### Given records

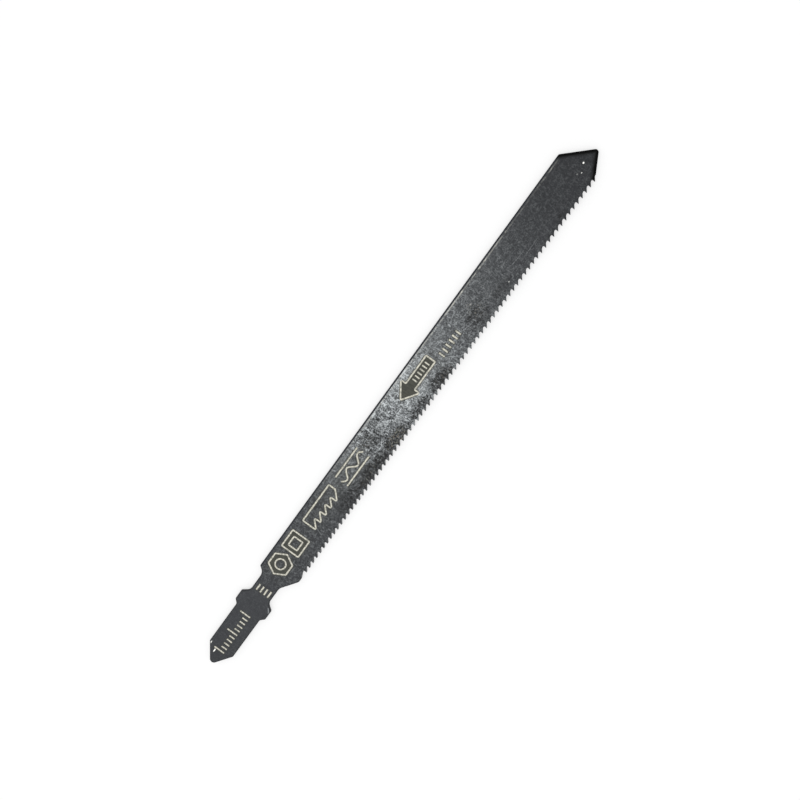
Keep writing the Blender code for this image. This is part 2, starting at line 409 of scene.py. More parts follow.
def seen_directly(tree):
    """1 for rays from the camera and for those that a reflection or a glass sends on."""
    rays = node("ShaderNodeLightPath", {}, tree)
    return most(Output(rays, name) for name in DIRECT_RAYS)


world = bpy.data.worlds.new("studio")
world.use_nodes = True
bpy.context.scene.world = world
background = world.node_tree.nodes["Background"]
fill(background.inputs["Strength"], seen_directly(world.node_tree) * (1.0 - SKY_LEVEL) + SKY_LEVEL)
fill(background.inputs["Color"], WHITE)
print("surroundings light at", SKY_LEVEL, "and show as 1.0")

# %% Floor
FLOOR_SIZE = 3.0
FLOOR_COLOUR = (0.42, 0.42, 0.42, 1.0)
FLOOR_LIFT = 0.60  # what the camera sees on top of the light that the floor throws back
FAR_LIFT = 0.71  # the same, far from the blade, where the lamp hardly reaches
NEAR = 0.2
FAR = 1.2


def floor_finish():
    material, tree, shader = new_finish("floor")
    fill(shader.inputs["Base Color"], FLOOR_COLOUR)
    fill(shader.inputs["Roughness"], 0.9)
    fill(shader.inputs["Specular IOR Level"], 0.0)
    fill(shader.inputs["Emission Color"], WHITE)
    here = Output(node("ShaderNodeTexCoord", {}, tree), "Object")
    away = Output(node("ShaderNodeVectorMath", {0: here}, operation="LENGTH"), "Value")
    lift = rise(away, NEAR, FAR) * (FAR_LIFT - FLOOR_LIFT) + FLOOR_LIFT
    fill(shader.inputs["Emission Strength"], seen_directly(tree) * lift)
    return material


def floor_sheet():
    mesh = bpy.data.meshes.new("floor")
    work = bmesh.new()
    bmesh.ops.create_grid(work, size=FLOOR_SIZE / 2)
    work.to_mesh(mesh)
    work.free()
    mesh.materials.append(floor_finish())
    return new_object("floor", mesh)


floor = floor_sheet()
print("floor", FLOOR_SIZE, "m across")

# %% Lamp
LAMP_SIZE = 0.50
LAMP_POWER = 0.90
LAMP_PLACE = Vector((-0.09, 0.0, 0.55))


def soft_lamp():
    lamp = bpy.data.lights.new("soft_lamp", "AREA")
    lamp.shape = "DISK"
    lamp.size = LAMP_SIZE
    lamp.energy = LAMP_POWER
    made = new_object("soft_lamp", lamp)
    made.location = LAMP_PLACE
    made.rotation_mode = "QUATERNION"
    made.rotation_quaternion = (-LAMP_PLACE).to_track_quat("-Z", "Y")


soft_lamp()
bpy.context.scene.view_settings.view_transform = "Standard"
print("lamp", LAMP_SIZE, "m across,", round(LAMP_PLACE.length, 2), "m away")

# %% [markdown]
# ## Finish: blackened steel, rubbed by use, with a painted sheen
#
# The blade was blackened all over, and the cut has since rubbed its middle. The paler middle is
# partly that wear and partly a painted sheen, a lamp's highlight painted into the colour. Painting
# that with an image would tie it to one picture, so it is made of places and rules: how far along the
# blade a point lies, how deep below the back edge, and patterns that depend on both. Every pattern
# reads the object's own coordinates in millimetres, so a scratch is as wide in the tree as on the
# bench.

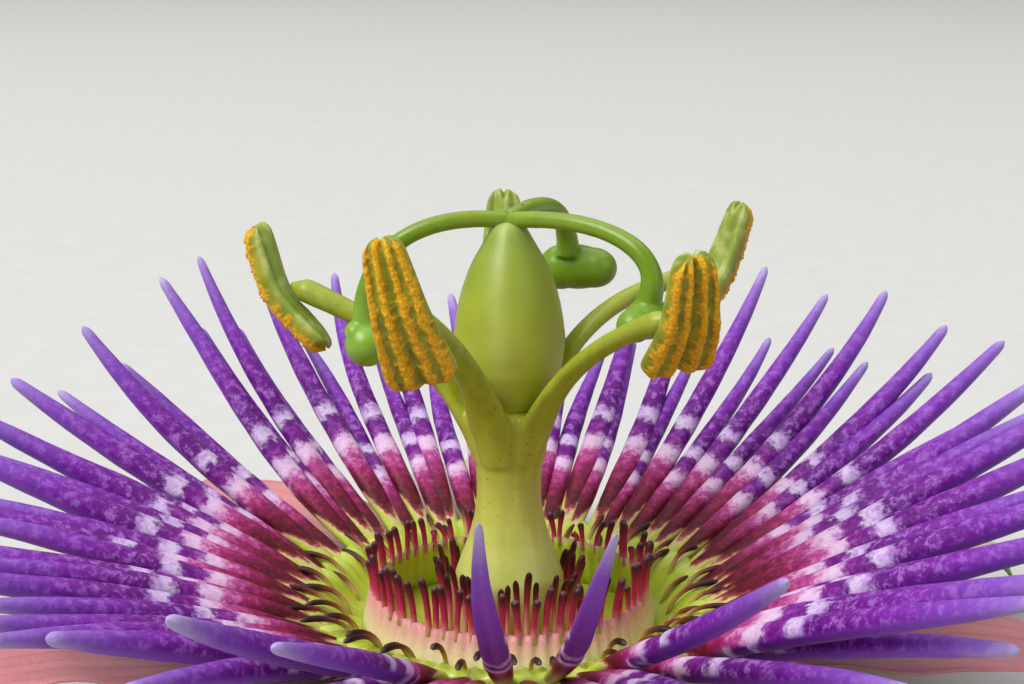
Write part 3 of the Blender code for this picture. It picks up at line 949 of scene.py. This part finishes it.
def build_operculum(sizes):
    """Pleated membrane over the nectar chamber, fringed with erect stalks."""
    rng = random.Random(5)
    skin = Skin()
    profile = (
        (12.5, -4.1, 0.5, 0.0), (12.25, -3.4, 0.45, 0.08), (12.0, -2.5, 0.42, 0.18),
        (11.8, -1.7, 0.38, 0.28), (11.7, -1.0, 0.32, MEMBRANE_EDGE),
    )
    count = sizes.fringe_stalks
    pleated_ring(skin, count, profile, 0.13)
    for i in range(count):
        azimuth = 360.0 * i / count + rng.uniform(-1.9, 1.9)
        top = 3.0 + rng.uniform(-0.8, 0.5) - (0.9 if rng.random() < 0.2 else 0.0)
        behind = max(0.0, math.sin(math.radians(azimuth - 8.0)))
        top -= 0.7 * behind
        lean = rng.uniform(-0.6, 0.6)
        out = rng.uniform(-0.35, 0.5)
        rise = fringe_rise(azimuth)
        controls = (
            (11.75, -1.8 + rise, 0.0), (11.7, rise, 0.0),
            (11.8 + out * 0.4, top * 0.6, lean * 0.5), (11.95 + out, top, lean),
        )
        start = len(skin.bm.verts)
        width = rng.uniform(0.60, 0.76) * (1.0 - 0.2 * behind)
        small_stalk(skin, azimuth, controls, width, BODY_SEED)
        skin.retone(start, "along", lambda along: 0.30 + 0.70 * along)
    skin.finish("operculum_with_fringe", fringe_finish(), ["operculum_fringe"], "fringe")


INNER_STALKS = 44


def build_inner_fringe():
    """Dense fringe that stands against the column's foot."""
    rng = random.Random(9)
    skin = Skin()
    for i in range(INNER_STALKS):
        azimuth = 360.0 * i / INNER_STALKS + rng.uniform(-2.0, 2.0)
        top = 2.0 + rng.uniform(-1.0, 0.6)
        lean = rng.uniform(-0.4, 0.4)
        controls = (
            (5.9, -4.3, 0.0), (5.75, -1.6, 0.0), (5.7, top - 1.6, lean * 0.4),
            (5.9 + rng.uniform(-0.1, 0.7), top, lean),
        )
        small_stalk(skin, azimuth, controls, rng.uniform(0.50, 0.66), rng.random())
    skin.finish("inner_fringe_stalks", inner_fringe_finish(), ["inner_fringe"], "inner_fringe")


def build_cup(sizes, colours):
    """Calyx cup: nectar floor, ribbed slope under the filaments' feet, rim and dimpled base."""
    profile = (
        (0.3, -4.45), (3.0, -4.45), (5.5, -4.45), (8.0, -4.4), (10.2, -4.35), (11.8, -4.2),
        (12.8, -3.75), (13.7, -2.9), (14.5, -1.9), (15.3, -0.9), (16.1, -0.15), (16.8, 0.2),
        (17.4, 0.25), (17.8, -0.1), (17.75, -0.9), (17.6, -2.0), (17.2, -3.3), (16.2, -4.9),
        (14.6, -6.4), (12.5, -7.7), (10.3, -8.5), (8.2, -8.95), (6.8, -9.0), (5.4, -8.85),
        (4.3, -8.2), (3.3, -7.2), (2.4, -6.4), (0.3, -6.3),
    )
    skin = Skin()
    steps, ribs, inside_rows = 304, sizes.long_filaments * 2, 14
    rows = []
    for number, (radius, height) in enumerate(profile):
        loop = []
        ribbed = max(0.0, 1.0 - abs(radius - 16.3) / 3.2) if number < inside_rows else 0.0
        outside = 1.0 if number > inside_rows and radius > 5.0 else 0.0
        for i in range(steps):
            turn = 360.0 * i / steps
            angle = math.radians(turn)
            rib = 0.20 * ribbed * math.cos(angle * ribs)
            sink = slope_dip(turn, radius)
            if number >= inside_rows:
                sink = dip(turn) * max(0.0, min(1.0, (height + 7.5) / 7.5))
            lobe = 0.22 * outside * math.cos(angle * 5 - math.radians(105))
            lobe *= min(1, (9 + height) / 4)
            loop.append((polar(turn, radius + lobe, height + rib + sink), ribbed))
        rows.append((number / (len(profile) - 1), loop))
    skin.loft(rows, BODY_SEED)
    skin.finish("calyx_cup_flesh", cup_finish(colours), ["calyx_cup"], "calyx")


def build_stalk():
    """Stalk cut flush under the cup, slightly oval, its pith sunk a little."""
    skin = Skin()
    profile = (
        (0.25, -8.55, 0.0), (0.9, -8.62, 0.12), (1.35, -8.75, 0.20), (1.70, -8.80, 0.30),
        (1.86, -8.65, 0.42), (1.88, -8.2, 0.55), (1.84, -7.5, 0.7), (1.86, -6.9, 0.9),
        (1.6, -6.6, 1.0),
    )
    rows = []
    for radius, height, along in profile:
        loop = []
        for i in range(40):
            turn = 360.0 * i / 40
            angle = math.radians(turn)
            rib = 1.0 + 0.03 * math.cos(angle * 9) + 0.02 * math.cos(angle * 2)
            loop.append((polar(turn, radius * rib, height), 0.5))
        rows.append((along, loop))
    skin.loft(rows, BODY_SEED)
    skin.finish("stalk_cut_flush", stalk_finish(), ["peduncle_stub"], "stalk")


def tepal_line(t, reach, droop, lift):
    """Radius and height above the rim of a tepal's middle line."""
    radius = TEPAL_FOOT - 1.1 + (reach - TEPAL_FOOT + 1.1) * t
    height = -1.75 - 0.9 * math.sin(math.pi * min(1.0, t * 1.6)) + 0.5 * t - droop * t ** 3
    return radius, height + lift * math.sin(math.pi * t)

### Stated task
Taking the material above, extract exactly and only the lines from the line with "Write part 3" to the line with "INNER_STALKS = 44", inclusive of both.

### The reply
Write part 3 of the Blender code for this picture. It picks up at line 949 of scene.py. This part finishes it.
def build_operculum(sizes):
    """Pleated membrane over the nectar chamber, fringed with erect stalks."""
    rng = random.Random(5)
    skin = Skin()
    profile = (
        (12.5, -4.1, 0.5, 0.0), (12.25, -3.4, 0.45, 0.08), (12.0, -2.5, 0.42, 0.18),
        (11.8, -1.7, 0.38, 0.28), (11.7, -1.0, 0.32, MEMBRANE_EDGE),
    )
    count = sizes.fringe_stalks
    pleated_ring(skin, count, profile, 0.13)
    for i in range(count):
        azimuth = 360.0 * i / count + rng.uniform(-1.9, 1.9)
        top = 3.0 + rng.uniform(-0.8, 0.5) - (0.9 if rng.random() < 0.2 else 0.0)
        behind = max(0.0, math.sin(math.radians(azimuth - 8.0)))
        top -= 0.7 * behind
        lean = rng.uniform(-0.6, 0.6)
        out = rng.uniform(-0.35, 0.5)
        rise = fringe_rise(azimuth)
        controls = (
            (11.75, -1.8 + rise, 0.0), (11.7, rise, 0.0),
            (11.8 + out * 0.4, top * 0.6, lean * 0.5), (11.95 + out, top, lean),
        )
        start = len(skin.bm.verts)
        width = rng.uniform(0.60, 0.76) * (1.0 - 0.2 * behind)
        small_stalk(skin, azimuth, controls, width, BODY_SEED)
        skin.retone(start, "along", lambda along: 0.30 + 0.70 * along)
    skin.finish("operculum_with_fringe", fringe_finish(), ["operculum_fringe"], "fringe")


INNER_STALKS = 44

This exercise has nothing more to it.